If the West does not soon reject Rousseau and humanism and begin to recognize evil, judge it and confront it, it will find itself incapable of fighting savages who are not noble.
...Reading John Kekes dense, argumentative, and coldly logical Against Liberalism brought this memory flooding back, for it is exactly the kind of empty theorizing indulged in by the former Jesuit that Kekes condemns. Growing out of a series of books and essays Kekes has written over the last several years on the nature of moral argument, the problem of evil, and the conflictual goods and evils that make up life as we know it Against Liberalism marks the authors most explicit broadside against liberal theory to date. It is also largely critical, a demolition job clearing the ground for a forthcoming book that promises to provide a more complete defense of Kekes pluralism (an earlier work, The Morality of Pluralism, already moved in this direction). Kekes' argument, in brief, is that contemporary liberal theory is incoherent. The negative goals liberals pursue can be summarized under the heading of the avoidance of evil: to protect the liberty of individuals from "dictatorship, torture, poverty, intolerance, repression, discrimination, lawlessness," and other affronts to human dignity.
This is exactly the opposite of what Christianity teaches. It is virtually impossible for man to recover from the fallen state apart from Christ. "All of our righteousness is a filthy rags." We are powerless, apart from Christ.
Your personal experience,BTW, is not as authoritative as that of the Scriptures.
You left out a word...Christianity deems us "fallen" sons of God.
And thus we are in need of a Saviour!
If this is true, where is the cut off line between "righteousness" and "unrighteousness?"
No I believe it is a Biblical thing. God is clear there is good and there is evil. The lines are unclear in some areas, but only because man is unable to distinguish the mind of Christ in the fallen state.
I believe another name for this is secular humanism.
Exactly wrong. Atheism is another name for secular humanism. I am anything but an atheist.

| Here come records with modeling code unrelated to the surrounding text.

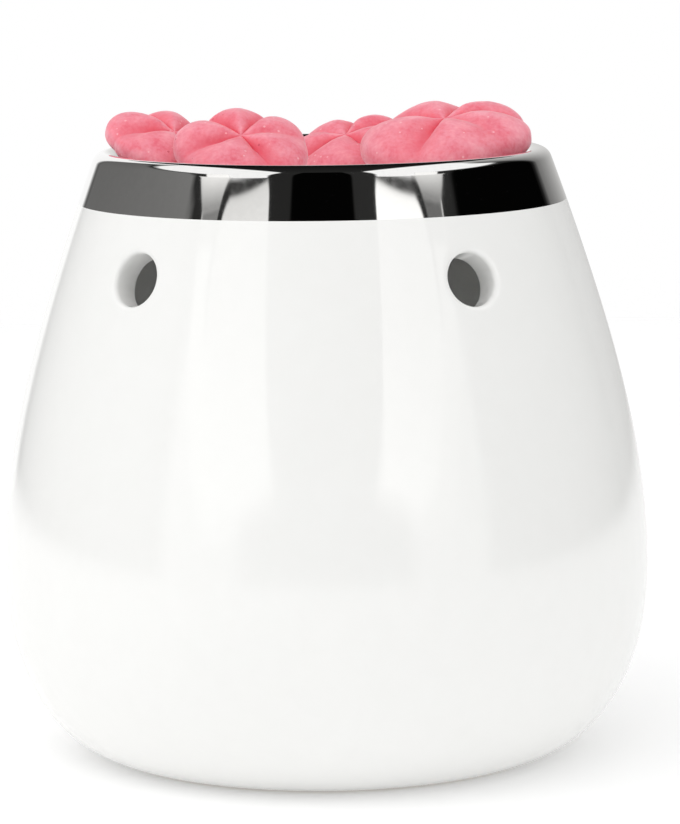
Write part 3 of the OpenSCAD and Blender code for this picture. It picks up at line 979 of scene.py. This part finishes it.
# The wick: three strands of cotton braided and stiffened with wax. Its foot is pinched in the
# sustainer's collar, and its end stands out of the poured wax.
wick_foot, wick_length, wick_steps = 0.75, 22.2, 30
wick_radius, wick_swell, strand_turns = 0.74, 0.12, 22.3 / 2.4


def braided_wick():
    """Tube round a slightly bowed line. Its radius swells where three strands cross: the sine of three times
    the angle plus and minus a climb, so the ridges run both ways as in a braid."""
    height = np.linspace(0, 1, 90)[:, None]
    angle = np.arange(wick_steps)[None] / wick_steps * 2 * np.pi
    climb = height * strand_turns * 2 * np.pi
    swell = np.maximum(np.sin(3 * angle + climb), np.sin(3 * angle - climb))
    radius = (wick_radius + wick_swell * swell) * np.where(height > 0.985, 0.6, 1.0)
    bow = 2.1 * (height - 0.6).clip(0) ** 2
    x = radius * np.cos(angle) + bow
    y = radius * np.sin(angle)
    z = floor_height + wick_foot + height * wick_length + 0 * angle
    middle = np.stack([bow[:, 0], 0 * bow[:, 0], z[:, 0]], -1)[:, None]
    ends = np.repeat(middle[[0, -1]], wick_steps, 1)
    return np.concatenate([ends[:1], np.stack([x, y, z], -1), ends[1:]])


def waxed_cotton():
    """Off-white cotton yarn, stiff with wax."""
    material = bpy.data.materials.new("waxed_cotton")
    add, join = new_tree(material)
    _, fibres = place_mottle(add, join, 900.0, 6000.0)
    colour = two_tone(add, join, fibres.outputs["Mask"], (0.74, 0.70, 0.60), (0.90, 0.87, 0.79))
    shader = add("ShaderNodeBsdfPrincipled", IOR=1.45, Roughness=0.75)
    join_surface(add, join, shader, Base_Color=colour,
                 Normal=bumped(add, join, fibres.outputs["Height"], 0.5, 0.0001))
    return material


wick = make_closed("tealight_braided_wick", braided_wick(), waxed_cotton())
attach(wick, "tealight")
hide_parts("wick")


# The wick's sustainer: a small disc and collar pressed from tinned sheet, which holds the wick
# upright in the wax. It is the CAD node as it is, and only takes its metal here.
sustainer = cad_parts["wick_sustainer"]
sustainer.data.materials.clear()
sustainer.data.materials.append(drawn_sheet("tinned_sheet"))
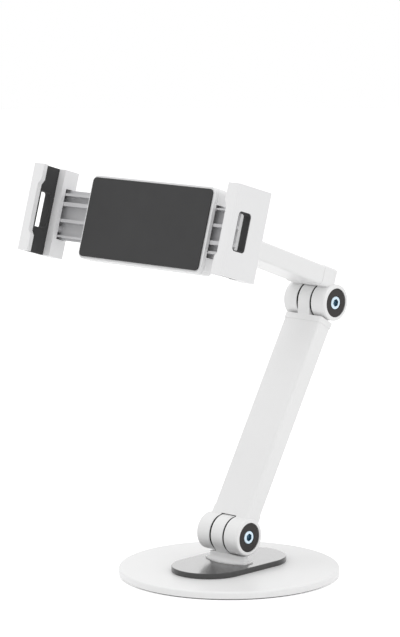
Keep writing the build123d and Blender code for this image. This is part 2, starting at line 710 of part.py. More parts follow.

True and not just people, liberals believe objects are inherently evil ---they blame the gun for things it can't possibly do even though it's nothing more than an inanimate object. Liberals have a confused mentality, they almost believe that the people using guns are good but the gun made them kill someone, they would not murder if it wasn't for the gun. They never seem to be able to explain knifings or axe murders or stranglings --it's always the fault of a gun.
It is interesting watching very small children play ---but I think there are really some (maybe very few) children who really are born good --not selfish, not mean, usually gullible but maybe that isn't good. When you watch the naturally naive playing naturally especially with less good siblings, they start to learn to be less gullible.
That is why Satan LOVES that lie..
Psa 14:1 [[To the chief Musician, [A Psalm] of David.]] The fool hath said in his heart, [There is] no God. They are corrupt, they have done abominable works, [there is] none that doeth good.
Rom 3:10 As it is written, There is none righteous, no, not one:
Rom 3:11 There is none that understandeth, there is none that seeketh after God.
Rom 3:12 They are all gone out of the way, they are together become unprofitable; there is none that doeth good, no, not one.
Simple. Second paragraph:
...they believed people are basically good, and I did not. I believe that we are born with tendencies toward both good and evil
Not good, not evil. Both. Neutral.
Or had you noticed that, and you'd quibble that it means conflicted, not neutral? I hope you wouldn't indulge in such hairsplitting. Equal pulls in opposite directions = neither one nor the other = neutral.
Either way, it isn't what either Testament teaches.
Dan
Good and evil. Right and wrong.
I might hope that you would never have to know how simple these things really are. But that would be contributive of the very crisis we face. That's what it's likely going to take. Pray God it's not then too late.